(DATASET EXCERPTS)
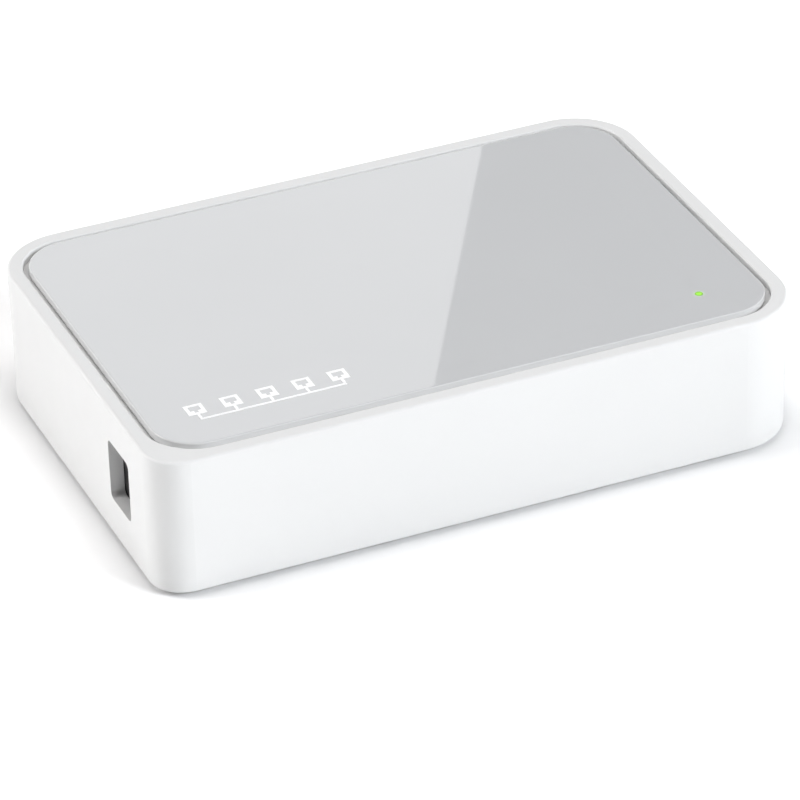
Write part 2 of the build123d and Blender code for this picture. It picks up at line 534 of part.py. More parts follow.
def crystal_can():
    """The timing crystal's metal can on its flange, with two leads."""
    flange = Pos(0, 0, 0.1) * SlotOverall(CRYSTAL_LENGTH, CRYSTAL_DEPTH)
    can = extrude(flange, amount=0.5)
    rise = Pos(0, 0, 0.6) * SlotOverall(CRYSTAL_LENGTH - 0.9, CRYSTAL_DEPTH - 0.9)
    can += extrude(rise, amount=CRYSTAL_HEIGHT - 0.6)
    can = fillet(can.edges().group_by(Axis.Z)[-1], 0.4)
    span = (BOARD_BOTTOM - SOLDER_DROP - BOARD_TOP, 0.1)
    can += [rod(side * CRYSTAL_LENGTH * 0.22, 0, 0.22, span) for side in (-1, 1)]
    return Pos(CRYSTAL_X, CRYSTAL_Y, BOARD_TOP) * can


def capacitor(x, y, radius, height):
    """An electrolytic can with its crimped neck and scored top."""
    can = rod(x, y, radius, (BOARD_TOP + 0.1, BOARD_TOP + height))
    can = fillet(can.edges().group_by(Axis.Z)[-1], 0.5)
    neck = rod(x, y, radius + 1, around(BOARD_TOP + 1.6, 0.7)) - rod(x, y, radius - 0.3, around(BOARD_TOP + 1.6, 0.7))
    can -= neck
    top = BOARD_TOP + height
    can -= block(around(x, radius * 1.4), around(y, 0.2), (top - 0.15, top))
    return can - block(around(x, 0.2), around(y, radius * 1.4), (top - 0.15, top))


def capacitor_leads():
    """Two leads under each electrolytic can."""
    half = CAPACITOR_LEAD_SPACING / 2
    span = (BOARD_BOTTOM - SOLDER_DROP, BOARD_TOP + 0.1)
    return group([rod(x + side * half, y, CAPACITOR_LEAD_RADIUS, span)
                  for x, y, radius, height in CAPACITORS.values() for side in (-1, 1)])


def choke_core():
    """The power choke's ferrite drum."""
    low, high = BOARD_TOP, BOARD_TOP + CHOKE_HEIGHT
    core = rod(CHOKE_X, CHOKE_Y, CHOKE_RADIUS, (low, low + CHOKE_FLANGE))
    core += rod(CHOKE_X, CHOKE_Y, CHOKE_RADIUS, (high - CHOKE_FLANGE, high))
    return core + rod(CHOKE_X, CHOKE_Y, CHOKE_HUB_RADIUS, (low, high))


def choke_winding():
    """The copper wound on the drum, as five ridged layers of wire."""
    low, high = BOARD_TOP + CHOKE_FLANGE, BOARD_TOP + CHOKE_HEIGHT - CHOKE_FLANGE
    turns = 6
    pitch = (high - low) / turns
    outer = CHOKE_RADIUS - 0.5
    coil = rod(CHOKE_X, CHOKE_Y, outer - pitch / 2, (low, high))
    for number in range(turns):
        coil += Pos(CHOKE_X, CHOKE_Y, low + (number + 0.5) * pitch) * Torus(outer - pitch / 2, pitch / 2)
    return coil - rod(CHOKE_X, CHOKE_Y, CHOKE_HUB_RADIUS, (low, high))


def regulator_chip():
    """The step-down regulator's package."""
    size = (REGULATOR_LENGTH, REGULATOR_DEPTH, REGULATOR_HEIGHT)
    return Pos(REGULATOR_X, REGULATOR_Y, BOARD_TOP) * package(*size)


def regulator_leads():
    """Four leads on each long side of the regulator."""
    lead = bent_lead(STANDOFF + (REGULATOR_HEIGHT - STANDOFF) / 2, 1.0, 0.42)
    side = [Pos(0, REGULATOR_DEPTH / 2, 0) * one for one in lead_row(lead, REGULATOR_LEADS, 1.27)]
    place = Pos(REGULATOR_X, REGULATOR_Y, BOARD_TOP)
    return group([place * Rot(0, 0, turn) * one for turn in (0, 180) for one in side])


def input_diode():
    """The reverse-polarity diode's package."""
    return Pos(DIODE_X, DIODE_Y, BOARD_TOP) * package(4.4, 2.6, 2.2)


def input_fuse():
    """The resettable fuse, a flat chip with metal ends."""
    fuse = block(around(FUSE_X, 4.5), around(FUSE_Y, 3.2), (BOARD_TOP, BOARD_TOP + 0.9))
    return fillet(fuse.edges().filter_by(Axis.Z), 0.2)


def power_lamp():
    """The green light on the board below the light guide."""
    lamp = block(around(LIGHT_X, 3.2), around(LIGHT_Y, 2.7), (BOARD_TOP, BOARD_TOP + 1.2))
    return lamp + Pos(LIGHT_X, LIGHT_Y, BOARD_TOP + 1.2 + 0.3) * Cone(1.1, 0.8, 0.6)


def chip_part(x, y, turn):
    """A surface-mounted chip resistor or capacitor."""
    body = block(around(0, CHIP_PART_LENGTH), around(0, CHIP_PART_WIDTH), (0, CHIP_PART_HEIGHT))
    return Pos(x, y, BOARD_TOP) * Rot(0, 0, turn) * body


def chip_resistors():
    """Four line resistors in front of each transformer package."""
    row = COIL_PACK_Y - COIL_PACK_DEPTH / 2 - 3.2
    return group([chip_part(x + offset, row, 90) for x in port_centres() for offset in (-4.5, -1.5, 1.5, 4.5)])


def chip_capacitors():
    """Decoupling capacitors round the controller and the regulator."""
    ring = [(CHIP_X + side * 8.3, CHIP_Y + offset, 90) for side in (-1, 1) for offset in (-3, 3)]
    front = [(CHIP_X + offset, CHIP_Y - 8.2, 0) for offset in (-6, -2, 2, 6)]
    supply = [(REGULATOR_X + 6, REGULATOR_Y + offset, 0) for offset in (-2, 0, 2)]
    return group([chip_part(*place) for place in ring + front + supply])


def parts():
    """Every node's name and solid."""
    nodes = {
        "top_cover": top_cover(),
        "top_panel": top_panel(),
        "panel_adhesive": panel_adhesive(),
        "light_guide": light_guide(),
        "base_cover": base_cover(),
        "rating_label": rating_label(),
        "circuit_board": circuit_board(),
        "board_screws": board_screws(),
        "port_housing": port_housing(),
        "port_terminals": port_terminals(),
        "port_lamps": port_lamps(),
        "inlet_body": inlet_body(),
        "inlet_pin": inlet_pin(),
        "inlet_lug": inlet_lug(),
        "inlet_spring": inlet_spring(),
        "switch_chip": switch_chip(),
        "switch_chip_leads": switch_chip_leads(),
        "coil_pack_leads": coil_pack_leads(),
        "crystal_can": crystal_can(),
        "capacitor_leads": capacitor_leads(),
        "choke_core": choke_core(),
        "choke_winding": choke_winding(),
        "regulator_chip": regulator_chip(),
        "regulator_leads": regulator_leads(),
        "input_diode": input_diode(),
        "input_fuse": input_fuse(),
        "power_lamp": power_lamp(),
        "chip_resistors": chip_resistors(),
        "chip_capacitors": chip_capacitors(),
    }
    for name, (x, y) in foot_places().items():
        nodes[name] = foot(x, y)
    for name, size in CAPACITORS.items():
        nodes[name] = capacitor(*size)
    for number, x in enumerate(port_centres(), start=1):
        nodes[f"contact_carrier_{number}"] = contact_carrier(x)
        nodes[f"port_contacts_{number}"] = port_contacts(x)
        nodes[f"coil_pack_{number}"] = coil_pack(x)
    return nodes


os.makedirs("parts", exist_ok=True)
for node, shape in parts().items():
    export_step(shape, f"parts/{node}.step")
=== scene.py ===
import math

import bpy
from mathutils import Matrix, Quaternion, Vector


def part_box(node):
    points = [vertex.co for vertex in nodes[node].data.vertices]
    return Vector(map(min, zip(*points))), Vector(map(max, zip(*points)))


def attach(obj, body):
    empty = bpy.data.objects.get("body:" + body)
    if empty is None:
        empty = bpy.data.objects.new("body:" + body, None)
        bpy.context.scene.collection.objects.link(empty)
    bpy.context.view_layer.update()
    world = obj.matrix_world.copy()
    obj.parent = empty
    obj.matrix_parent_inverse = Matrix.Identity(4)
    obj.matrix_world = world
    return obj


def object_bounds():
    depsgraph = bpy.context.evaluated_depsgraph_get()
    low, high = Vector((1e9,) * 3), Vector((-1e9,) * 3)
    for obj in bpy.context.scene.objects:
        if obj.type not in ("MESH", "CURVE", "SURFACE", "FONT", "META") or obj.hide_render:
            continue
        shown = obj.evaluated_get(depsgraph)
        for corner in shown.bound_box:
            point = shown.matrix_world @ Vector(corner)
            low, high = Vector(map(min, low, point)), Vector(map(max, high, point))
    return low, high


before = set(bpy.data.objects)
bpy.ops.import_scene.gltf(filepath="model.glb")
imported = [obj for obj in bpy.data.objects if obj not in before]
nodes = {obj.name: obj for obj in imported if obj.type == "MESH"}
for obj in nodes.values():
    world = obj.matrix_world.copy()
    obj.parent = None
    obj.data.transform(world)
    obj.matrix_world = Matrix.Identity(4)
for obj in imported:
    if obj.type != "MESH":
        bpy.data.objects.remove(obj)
cad_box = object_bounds()
MM = 0.001
PORT_COUNT = 5

# ---- Stage ----
CAMERA_AZIMUTH = math.radians(-22.77)
CAMERA_ELEVATION = math.radians(31.34)
CAMERA_ROLL = math.radians(-1.52)
CAMERA_DISTANCE = 0.7452
CAMERA_AIM = Vector((0.5 * MM, 0.1 * MM, 1.2 * MM))
CAMERA_LENS = 221.45       # millimetres, on a 36 mm sensor
CAMERA_CLIP = (0.01, 50)
FLOOR_SIZE = 6.0
FLOOR_GAP = 0.02 * MM      # keeps the sheet just clear of the feet
FLOOR_COLOUR = (0.93, 0.93, 0.93)
FLOOR_ROUGHNESS = 0.9
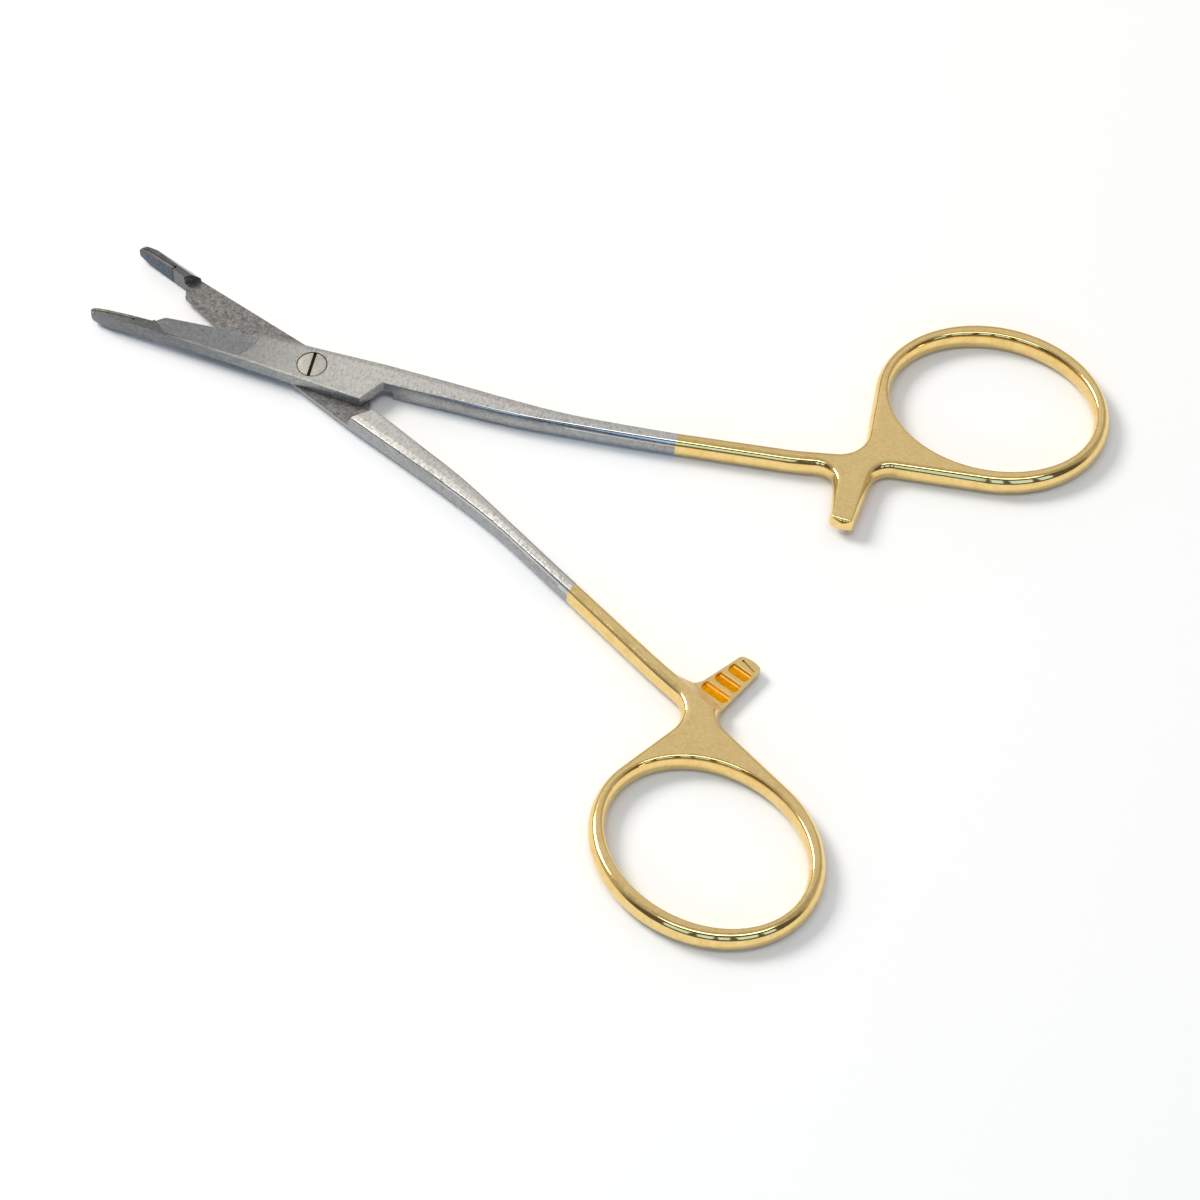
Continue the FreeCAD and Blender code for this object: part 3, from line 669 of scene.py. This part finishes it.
def make_screw():
    """The slotted screw: a turned pin and head with the driver slot sawn into it."""
    # Stainless steel, turned head with a satin face: warm light grey.
    steel = metal("turned_screw_steel", "#C9C4BB", "#D8D4CC", "#B0AAA1",
                  roughness=0.34, grain_mm=0.16, turn=30, stretch=0.5, bump=0.5, stains=0.3)
    # The sawn slot: nearly black, painted shade for the shade down in the slot.
    slot_shade = metal("sawn_slot_painted_shade", "#4B4845", "#67635E", "#2E2C2A",
                 roughness=0.55, grain_mm=0.15, bump=0.8)
    profile = [(0.82, -HALF), (0.9, -HALF + 0.08), (0.9, -LAP), (1.15, -LAP), (1.15, HALF - 0.7),
               (1.75, HALF - 0.7), (1.75, HALF - 0.07), (1.69, HALF - 0.01), (1.6, HALF)]
    mesh = bmesh.new()
    count = 96
    rings = [[mesh.verts.new((x, y, z)) for x, y in circle(radius, count)]
             for radius, z in profile]
    mesh.faces.new(rings[0][::-1])
    mesh.faces.new(rings[-1])
    for low, high in zip(rings, rings[1:]):
        for k in range(count):
            mesh.faces.new((low[k], low[(k + 1) % count], high[(k + 1) % count], high[k]))
    bmesh.ops.recalc_face_normals(mesh, faces=mesh.faces)
    screw = finish_mesh("slotted_joint_screw", mesh, [steel, slot_shade])
    along = Vector((math.cos(math.radians(SLOT_TURN)), math.sin(math.radians(SLOT_TURN)))) * 3
    across = Vector((-along.y, along.x)).normalized() * SLOT_HALF_WIDTH
    slot = [along + across, across - along, -along - across, along - across]
    # The slot's faces take finish 1, the painted shade.
    machine(screw, [plan_block("driver_slot", [(p.x, p.y) for p in slot], HALF - SLOT_DEPTH, 3,
                               [steel, slot_shade], 1)])
    mesh = bmesh.new()
    mesh.from_mesh(screw.data)
    for face in mesh.faces:
        face.smooth = True
    for edge in mesh.edges:
        edge.smooth = len(edge.link_faces) == 2 and edge.calc_face_angle(0) < CRISP
    mesh.to_mesh(screw.data)
    mesh.free()
    place(screw, Matrix.Translation((0, 0, HALF)))
    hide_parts("joint_screw")
    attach(screw, "lower_half")


# ---------------------------------------------------------------- table, light and camera

def make_table():
    """A plain pale table top, which isn't part of the object."""
    mesh = bmesh.new()
    bmesh.ops.create_grid(mesh, x_segments=1, y_segments=1, size=1.5)
    table = finish_mesh("pale_table", mesh, [])
    paper = bpy.data.materials.new("matte_white_table")
    paper.use_nodes = True
    shader = paper.node_tree.nodes["Principled BSDF"]
    shader.inputs["Base Color"].default_value = tint("#FBFBFB")
    shader.inputs["Roughness"].default_value = 0.9
    shader.inputs["Specular IOR Level"].default_value = 0.1
    table.data.materials.append(paper)


def soft_box(name, location, target, size, watts, colour):
    """One rectangular lamp that faces its target."""
    data = bpy.data.lights.new(name, "AREA")
    data.shape = "RECTANGLE"
    data.size, data.size_y = size
    data.energy = watts
    data.color = tint(colour)[:3]
    lamp = bpy.data.objects.new(name, data)
    lamp.location = location
    lamp.rotation_euler = (Vector(target) - Vector(location)).to_track_quat("-Z", "Y").to_euler()
    bpy.context.scene.collection.objects.link(lamp)


def make_light():
    """A large lamp at the rear left, a panel behind and a strip above, and five tall window
    panes opposite them in a darker wall."""
    soft_box("key_soft_box", (-0.64, 0.02, 0.68), (0.03, 0, 0), (0.36, 0.36), 6.0, "#FFFCF4")
    soft_box("rear_panel", (-0.36, 0.58, 0.86), (0, 0, 0), (1.5, 0.62), 1.15, "#FFFEFB")
    soft_box("overhead_strip", (0.125, -0.15, 0.78), (0.04, 0, 0), (0.6, 0.18), 1.35, "#FFFFFF")
    front = Vector((0.494, -0.869, 0))
    height, watts_per_area = 0.52, 5.2
    for turn, width in ((-33, 0.30), (-14, 0.20), (-1, 0.15), (17, 0.30), (36, 0.2)):
        pane = Matrix.Rotation(math.radians(turn), 3, "Z") @ front + Vector((0.03, 0, 0.42))
        soft_box("front_window_pane", pane, (0.03, 0, 0.02), (width, height),
                 watts_per_area * width * height, "#A2CAF2")
    world = bpy.data.worlds.new("studio_room")
    world.use_nodes = True
    bpy.context.scene.world = world
    tree = world.node_tree
    towards = add(tree, "TexCoord").outputs["Generated"]
    up = add(tree, "SeparateXYZ", Vector=towards).outputs["Z"]
    room = add(tree, "ValToRGB", {"stops": [(0.0, "#C6C5C1"), (0.3, "#C0BEBB"),
                                            (0.7, "#B2B1AE"), (1.0, "#B2B1AF")]},
               i0=up).outputs["Color"]
    forward = add(tree, "VectorMath", {"operation": "DOT_PRODUCT", 1: front},
                  i0=towards).outputs["Value"]
    shade = add(tree, "MapRange", {"From Min": 0.1, "From Max": 0.4, "To Min": 1.0,
                                   "To Max": 0.22}, Value=forward).outputs["Result"]
    walls = add(tree, "VectorMath", {"operation": "SCALE"}, i0=room, Scale=shade)
    seen = add(tree, "LightPath").outputs["Is Camera Ray"]
    colour = add(tree, "Mix", {"data_type": "RGBA", 7: (1, 1, 1, 1)},
                 i0=seen, i6=walls.outputs["Vector"]).outputs[2]
    tree.links.new(colour, tree.nodes["Background"].inputs["Color"])


def make_camera():
    """The camera at the photograph's angle, aimed at the middle of the instrument."""
    data = bpy.data.cameras.new("camera")
    data.lens = 132.5
    data.sensor_width = 36
    camera = bpy.data.objects.new("camera", data)
    camera.location = (0.1879, -0.2618, 0.4166)
    aim = Vector((0.0459, -0.0118, 0.00145)) - camera.location
    camera.rotation_euler = aim.to_track_quat("-Z", "Y").to_euler()
    bpy.context.scene.collection.objects.link(camera)
    bpy.context.scene.camera = camera


make_camera()
make_arms()
make_screw()
make_table()
make_light()
bpy.context.scene.view_settings.view_transform = "Standard"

(TO BE DONE) Take the lines above from the first through the one containing "return Pos(CRYSTAL_X, CRYSTAL_Y, BOARD_TOP)" and reproduce them exactly; include nothing else.

(RESPONSE TO THE EXERCISE)
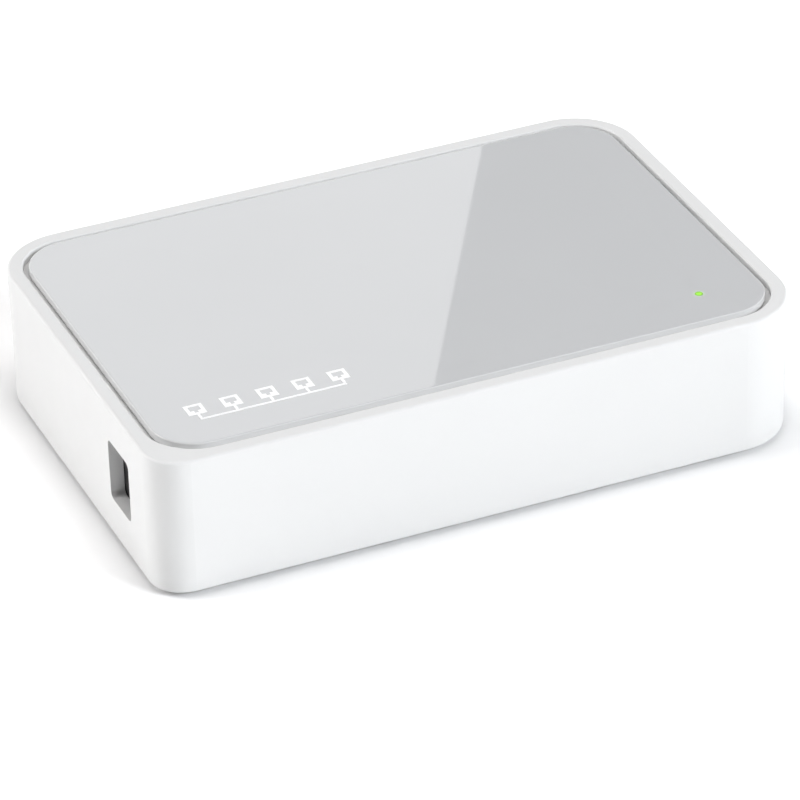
Write part 2 of the build123d and Blender code for this picture. It picks up at line 534 of part.py. More parts follow.
def crystal_can():
    """The timing crystal's metal can on its flange, with two leads."""
    flange = Pos(0, 0, 0.1) * SlotOverall(CRYSTAL_LENGTH, CRYSTAL_DEPTH)
    can = extrude(flange, amount=0.5)
    rise = Pos(0, 0, 0.6) * SlotOverall(CRYSTAL_LENGTH - 0.9, CRYSTAL_DEPTH - 0.9)
    can += extrude(rise, amount=CRYSTAL_HEIGHT - 0.6)
    can = fillet(can.edges().group_by(Axis.Z)[-1], 0.4)
    span = (BOARD_BOTTOM - SOLDER_DROP - BOARD_TOP, 0.1)
    can += [rod(side * CRYSTAL_LENGTH * 0.22, 0, 0.22, span) for side in (-1, 1)]
    return Pos(CRYSTAL_X, CRYSTAL_Y, BOARD_TOP) * can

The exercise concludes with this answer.